Toespraak naar aanleiding van het symposium "30 jaar CITES", de handel in met verdwijning bedreigde dieren en planten: een terugblik op 30 jaar toepassing van het CITES in België en in de EU en een blik op de toekomst, maandag 3 maart 2014 - 9.15 u Dames en heren, Ik heet u allen van harte welkom op deze bijzondere dag. We vieren vandaag niet alleen de "World Wildlife Day", waarbij we hulde brengen aan de wereldwijde bescherming van de flora en fauna, maar we grijpen tevens de gelegenheid aan om ook en vooral de 30e verjaardag van het CITES-verdrag in België waardig te vieren. Daarom stellen we u voor om vandaag een blik op het verleden te werpen en een overzicht van de uitvoering van CITES in België en op internationaal vlak te geven, maar ook om aan de toekomst te denken. Op het gevaar af te choqueren, zou ik willen beginnen met te stellen dat in de ideale wereld een instelling als CITES niet zou moeten bestaan. Wanneer een soort op een bijlage van CITES verschijnt, betekent dat immers dat het vijf vóór twaalf is voor zijn overleven, en dat we er om diverse redenen niet in geslaagd zijn om hem te vrijwaren en een duurzame toekomst te bieden. En niets frustreert meer dan soorten van de bijlagen van CITES te moeten zien verdwijnen, niet omdat hun toekomst verzekerd is, maar omdat ze niet meer bestaan.
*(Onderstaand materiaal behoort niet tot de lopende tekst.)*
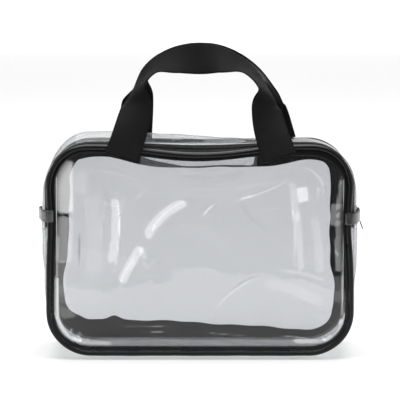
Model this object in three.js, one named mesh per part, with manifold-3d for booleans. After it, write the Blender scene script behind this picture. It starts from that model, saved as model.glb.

In de werkelijke wereld waarin we leven is CITES absoluut noodzakelijk en draagt het elke dag ertoe bij om die kloof tussen de reële en de
ideale wereld te dichten, en dit al gedurende 40 jaar op internationaal vlak, en 30 jaar in België. België ondertekende immers in 1984 het Verdrag van Washington dat de met uitsterven bedreigde dieren en planten beoogt te beschermen door hun verhandeling strikt te reglementeren. Dat verdrag beschermt vandaag meer dan 34.000 soorten die eenvoudigweg dreigen te verdwijnen, waaronder 5000 dieren en 29.000 planten. In 30 jaar zijn er vele fasen doorlopen om tot een almaar meer duurzame en verantwoordelijke handel te komen. Toch moet we jammer genoeg vaststellen dat er nog veel moet gebeuren om de met uitsterven bedreigde soorten te beschermen en om de smokkel te bestrijden. Om maar één voorbeeld te geven: nee, niet de pandas, ik denk aan de ivoorsmokkel en de daarmee gepaard gaande stroperij van olifanten en neushoorns is een echte plaag die we dagelijks moeten bekampen. Op wereldvlak is België maar een klein landje, en het herbergt die soorten niet, maar toch speelt het een belangrijke rol. Het lag immers mee aan de basis van het monitoringsysteem dat het illegaal slachten van olifanten volgt. Eén van de sprekers zal er in de loop van de dag dieper op ingaan. Daarnaast oefenen België en andere lidstaten van de Europese Unie op internationaal vlak onophoudelijk zware druk uit om de stroperij te doen stoppen en om de meest betrokken landen te sensibiliseren. Ons land zet zich ook sterk in om het toezicht op de handel in en de identificatie van de soorten te verbeteren. Ik denk hierbij aan de schildpadden, waar het tot een beter toezicht op die soorten heeft geleid. We hebben ook zwaar ingezet op de informatisering door in 2014 een nieuwe CITES-gegevensbank op te richten, waardoor we de aanvragen sneller zullen kunnen behandelen en ook doelgerichter zullen kunnen controleren.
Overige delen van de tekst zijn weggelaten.